Even where the media plays ball, the establishment knows that information leaks out, so they often prepare little pre-emptive responses just for those who stumble on the racial dimension. Usually, these are remarkably easy to spot, because subtlety is never a virtue in dealing with the masses.

The rule seems to be that if an “ethnic” criminal is involved, the editors will get the nod to use pictures of an ‘ethnic’ policeman investigating the crime. For example, if there is a Muslim-inspired terrorist attack, you can be sure that the Met will shove up a serious and concerned brown face at some point to make the appropriate concerned announcements; just to let us know that the terrorists are a “tiny, unrepresentative minority.”

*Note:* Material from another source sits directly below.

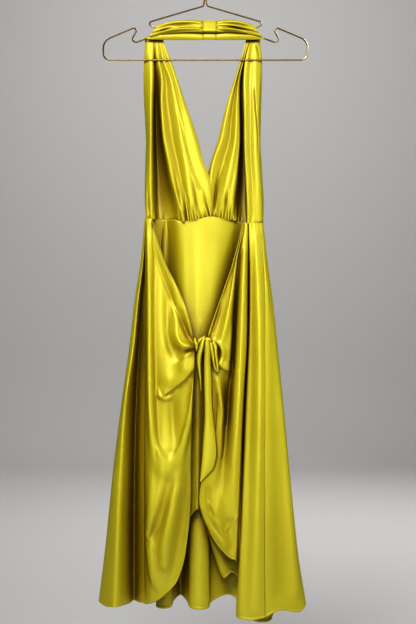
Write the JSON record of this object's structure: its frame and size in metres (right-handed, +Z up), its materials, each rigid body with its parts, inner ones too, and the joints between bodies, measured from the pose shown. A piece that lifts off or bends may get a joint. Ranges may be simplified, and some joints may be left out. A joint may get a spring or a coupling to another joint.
{
  "type": "halter dress on wire hanger",
  "caption": "Satin halter dress with a deep open neckline, gathered waist and a knotted wrap skirt with a curved hem, hung from a plain wire hanger.",
  "frame": {"origin": "inside top of the hanger's hook, where a rail carries it", "axes": "+Z up along the hung dress; the dress's front faces -Y; the wire of the hanger lies in the plane y = 0; -X is the viewer's left"},
  "size_m": [0.4172, 0.0848, 1.3181],
  "materials": {
    "hanger_wire": "polished",
    "satin": "satin"
  },
  "bodies": {
    "root": {"hanger_wire": "hanger_wire", "bodice_left": "satin", "bodice_right": "satin", "neck_band_left": "satin", "neck_band_right": "satin", "neck_join": "satin", "skirt_back": "satin", "skirt_front": "satin", "wrap_left": "satin", "wrap_right": "satin", "knot": "satin", "tail_main": "satin", "tail_narrow": "satin", "tie_loop": "satin"}
  },
  "joints": []
}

In the case of the Xmas slasher, what caught my eye was the prominent picture used at the top of the story. This shows members of the forensics team surveying the scene, dressed in their masked finery: two white ladies and, yes, you guessed it, an incongruous Black man.

I say incongruous because, although there may well be Black individuals who are brilliant at forensics, this is not usually a speciality that most people would associate with this particular demographic—unless some TV crime drama had recently made strenuous efforts to overturn such terribly racist preconceptions.

Seeing the Black Quincy standing there rather awkwardly, like an extra at the front of the stage, in a photograph that had obviously been blue pencilled to the top of the pile, triggered all my suspicions. I found myself thinking, “So, the slasher’s a West Indian.”

Of course, I could be wrong. The Home Office might have been too busy throwing Xmas office parties to pull the usual strings. Also, the Black forensics guy might just have been there because even “affirmative action” drones have to go somewhere. And as for the photo, maybe the editor really did think that was the best photo available. Who knows? But until the government, police, and media are more open about the ethnic dimension of crime in the UK, I, like many other people, will continue to draw my own conclusions.